=== Recorded data ===

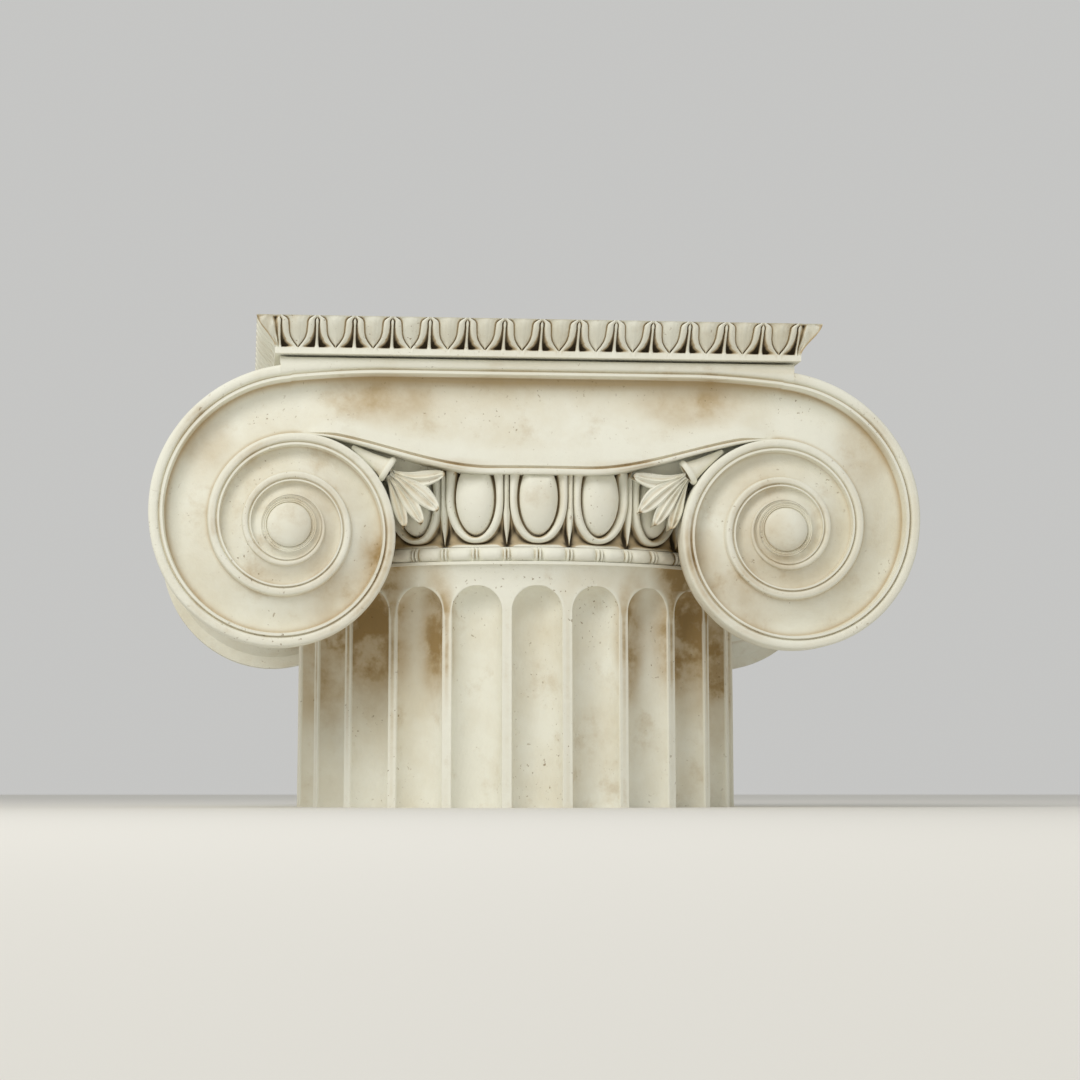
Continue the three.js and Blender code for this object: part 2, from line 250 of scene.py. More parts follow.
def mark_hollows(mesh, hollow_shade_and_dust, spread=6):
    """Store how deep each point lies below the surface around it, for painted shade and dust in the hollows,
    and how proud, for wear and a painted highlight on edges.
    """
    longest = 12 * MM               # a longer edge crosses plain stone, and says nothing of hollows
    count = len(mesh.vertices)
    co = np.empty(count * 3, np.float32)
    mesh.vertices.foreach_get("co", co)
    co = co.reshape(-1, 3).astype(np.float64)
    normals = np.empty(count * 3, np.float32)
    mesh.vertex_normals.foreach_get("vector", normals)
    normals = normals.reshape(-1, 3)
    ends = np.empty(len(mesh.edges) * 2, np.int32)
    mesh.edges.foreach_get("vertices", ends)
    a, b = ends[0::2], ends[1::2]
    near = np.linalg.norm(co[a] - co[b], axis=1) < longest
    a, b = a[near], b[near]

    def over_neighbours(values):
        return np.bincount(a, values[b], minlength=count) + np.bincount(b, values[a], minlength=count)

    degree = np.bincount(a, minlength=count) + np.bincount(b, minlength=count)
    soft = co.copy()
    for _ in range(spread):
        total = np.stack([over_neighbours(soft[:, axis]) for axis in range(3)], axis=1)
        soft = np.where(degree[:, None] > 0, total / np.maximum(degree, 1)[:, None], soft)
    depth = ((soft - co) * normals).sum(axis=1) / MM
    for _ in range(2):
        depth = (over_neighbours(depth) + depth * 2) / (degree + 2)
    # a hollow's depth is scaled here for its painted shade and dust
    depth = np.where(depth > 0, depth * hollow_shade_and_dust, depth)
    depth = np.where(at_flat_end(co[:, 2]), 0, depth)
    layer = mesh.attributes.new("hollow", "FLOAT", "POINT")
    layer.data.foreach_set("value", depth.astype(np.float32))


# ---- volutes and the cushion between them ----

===

Exercise requirements: Copy the material above back out, exactly as written.

Correct output:
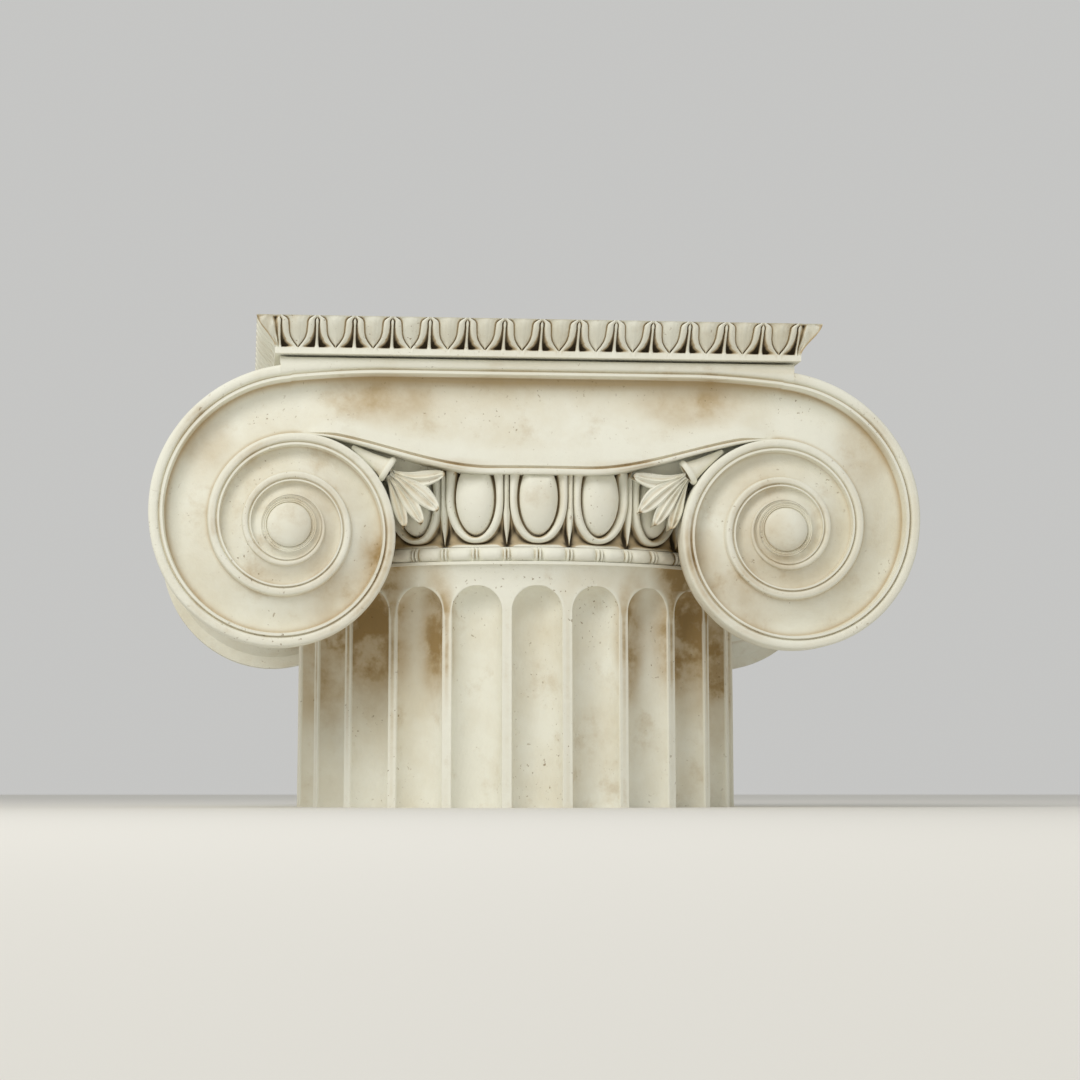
Continue the three.js and Blender code for this object: part 2, from line 250 of scene.py. More parts follow.
def mark_hollows(mesh, hollow_shade_and_dust, spread=6):
    """Store how deep each point lies below the surface around it, for painted shade and dust in the hollows,
    and how proud, for wear and a painted highlight on edges.
    """
    longest = 12 * MM               # a longer edge crosses plain stone, and says nothing of hollows
    count = len(mesh.vertices)
    co = np.empty(count * 3, np.float32)
    mesh.vertices.foreach_get("co", co)
    co = co.reshape(-1, 3).astype(np.float64)
    normals = np.empty(count * 3, np.float32)
    mesh.vertex_normals.foreach_get("vector", normals)
    normals = normals.reshape(-1, 3)
    ends = np.empty(len(mesh.edges) * 2, np.int32)
    mesh.edges.foreach_get("vertices", ends)
    a, b = ends[0::2], ends[1::2]
    near = np.linalg.norm(co[a] - co[b], axis=1) < longest
    a, b = a[near], b[near]

    def over_neighbours(values):
        return np.bincount(a, values[b], minlength=count) + np.bincount(b, values[a], minlength=count)

    degree = np.bincount(a, minlength=count) + np.bincount(b, minlength=count)
    soft = co.copy()
    for _ in range(spread):
        total = np.stack([over_neighbours(soft[:, axis]) for axis in range(3)], axis=1)
        soft = np.where(degree[:, None] > 0, total / np.maximum(degree, 1)[:, None], soft)
    depth = ((soft - co) * normals).sum(axis=1) / MM
    for _ in range(2):
        depth = (over_neighbours(depth) + depth * 2) / (degree + 2)
    # a hollow's depth is scaled here for its painted shade and dust
    depth = np.where(depth > 0, depth * hollow_shade_and_dust, depth)
    depth = np.where(at_flat_end(co[:, 2]), 0, depth)
    layer = mesh.attributes.new("hollow", "FLOAT", "POINT")
    layer.data.foreach_set("value", depth.astype(np.float32))


# ---- volutes and the cushion between them ----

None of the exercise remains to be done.